From the beginning, California had fought to prevent the hearing of Hyatt's claims of abuse and urged every level of Nevada's court system to dismiss his case, claiming that California state law reigned supreme over a Nevada resident — law that would provide full immunity to the Franchise Tax Board for even the most heinous of actions.
Governor Davis's loss at the hands of the Supreme Court reflects his administration's warped commitment to wasteful spending and unremitting tax increases. The Supreme Court's decision signals a triumph for California taxpayers over the tax-grabbing hallucinations of the Governor and his compatriot, Attorney General Bill Lockyer.
Even as California faces a budgetary shortfall of up to $40 billion through the next fiscal year, Governor Davis used scarce California taxpayer funds to hound and prosecute residents of other states. Franchise Tax Board agents went so far as to travel to Nevada to rummage through Gil Hyatt's garbage.
Most troubling amongst the actions of the Franchise Tax Board were the collection of harmful statements from third parties about Hyatt's personal life and subsequent threats to publish them in court documents in order to extort a settlement. As the proverbial straw that broke the camel's back, the Franchise Tax Board's decision to publish Hyatt's home address and Social Security number confirmed his worst fears about government meddling and waste.

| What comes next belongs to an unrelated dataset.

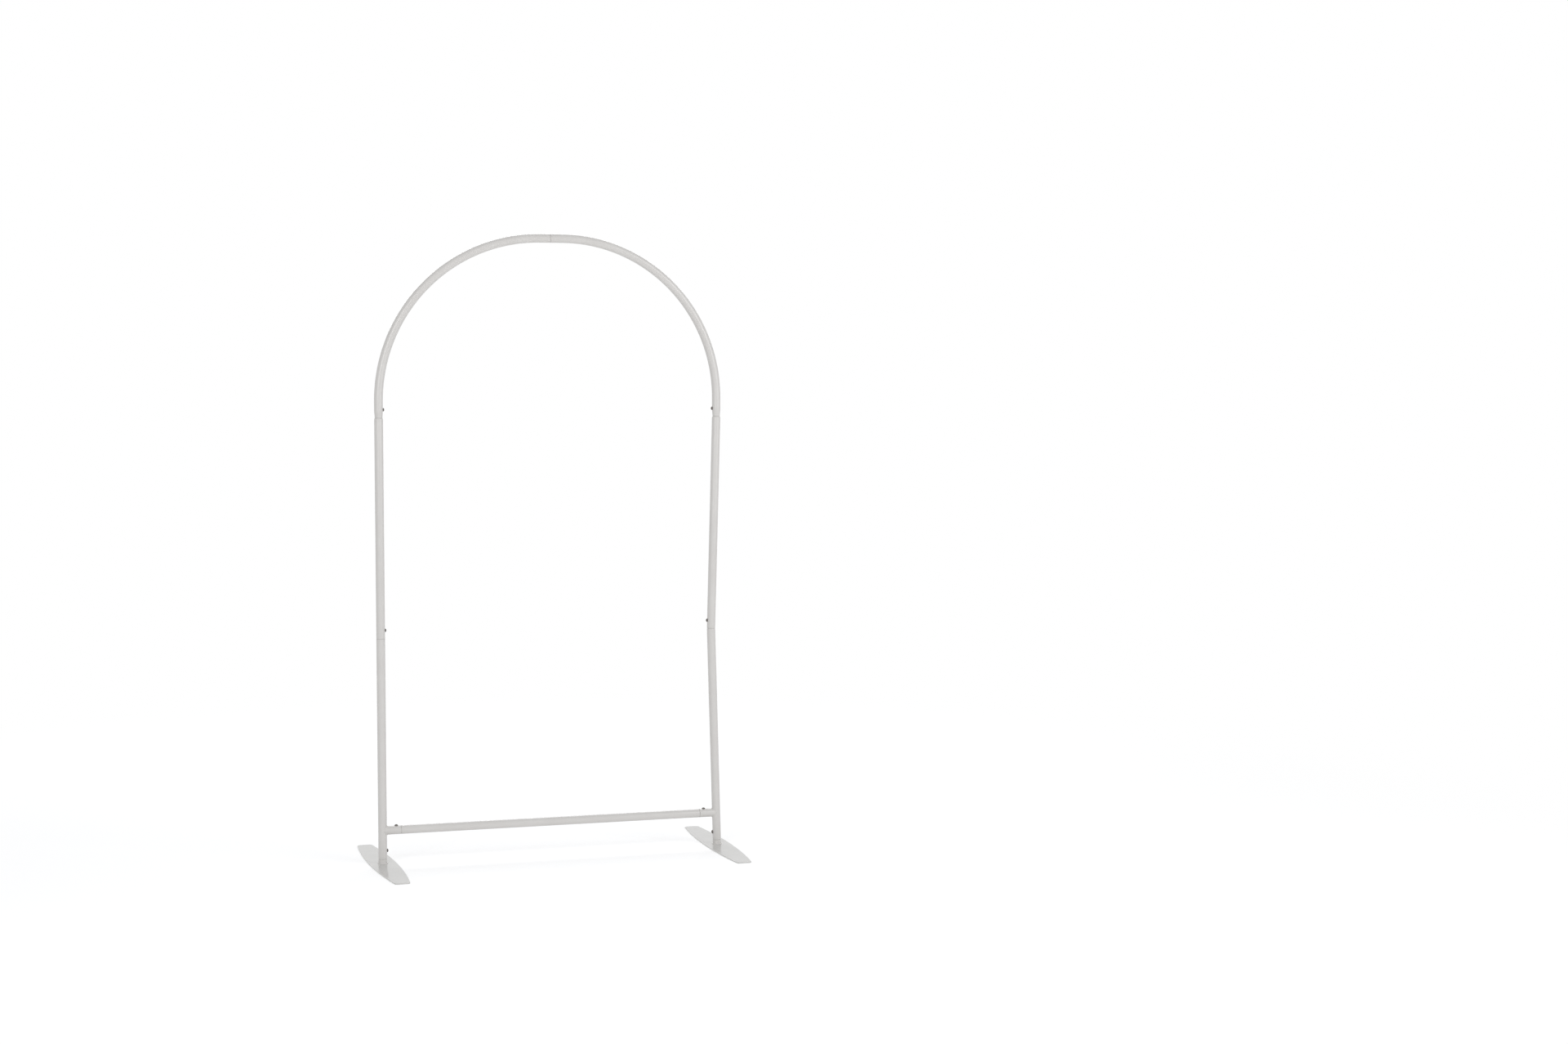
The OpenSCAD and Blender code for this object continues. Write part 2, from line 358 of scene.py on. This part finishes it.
def drawn_in_end():
    """A smooth waist over the last stretch of a bent tube."""
    depth = TUBE_R - NECK_R
    waist = [(TUBE_R, -NECK_L - 4.0), (TUBE_R, -NECK_L - 1.0)]
    for k in range(WAIST_STEPS + 1):
        share = k / WAIST_STEPS
        fall = (0.5 - 0.5 * math.cos(math.pi * share)) ** WAIST_FALL
        waist.append((TUBE_R - depth * fall, -NECK_L + (NECK_L - WAIST_TO_TIP) * share))
    outside = waist + bow(NECK_R - RIM, -RIM, RIM, 0, 90)
    inside = [(r - WALL, z) for r, z in reversed(waist)]
    return outside, [(NECK_R - WALL, 0.0)] + inside


def coped_end():
    """A cut that the tree shapes to the round side of the leg."""
    return [(TUBE_R, 0.0)], [(BORE_R, 0.0)]


def welded_base():
    """The foot of a collar, which widens into its weld."""
    outside = [(TUBE_R, -2 * NEAR)] + bow(TUBE_R + WELD, -WELD, WELD, 180, 90)
    return outside, [(BORE_R, 0.0), (BORE_R, -NEAR)]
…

The Franchise Tax Board's treatment of Gil Hyatt is only the most recent example of the Davis administration's ongoing mismanagement of state resources, reflected in the form of mounting budget deficits and endless tax increases. Echoing Governor Davis's calamitous handling of the California electricity crisis, the Franchise Tax Board pursued every opportunity to avoid Hyatt's legitimate complaints. Fortunately, while Californians still suffer the effects of Davis's disastrous energy policies, taxpayers have received a reprieve from the Supreme Court, stopping the Franchise Tax Board's tort shenanigans.
Of course, these shenanigans don't come cheap. In a time of budgetary crisis, Governor Davis has wasted millions of taxpayer dollars on failed litigation adventures in other states. According to Grover Norquist, president of Americans for Tax Reform, "Instead of providing a more favorable business climate," Governor Davis instead used his powers "to try to intimidate former residents into paying large tax settlements that are no longer owed to California."
Despite the malfeasance of government bureaucrats, it is a healthy sign for our democracy that an individual taxpayer can fight to level the playing field between taxpayers and taxing authorities. Whatever happens to Gov. Davis, now that the Supreme Court has ruled that Hyatt's suit against the Franchise Tax Board can move forward, California taxpayers can hope that the merits of their arguments, rather than the threat of endless lawsuits, will win the day.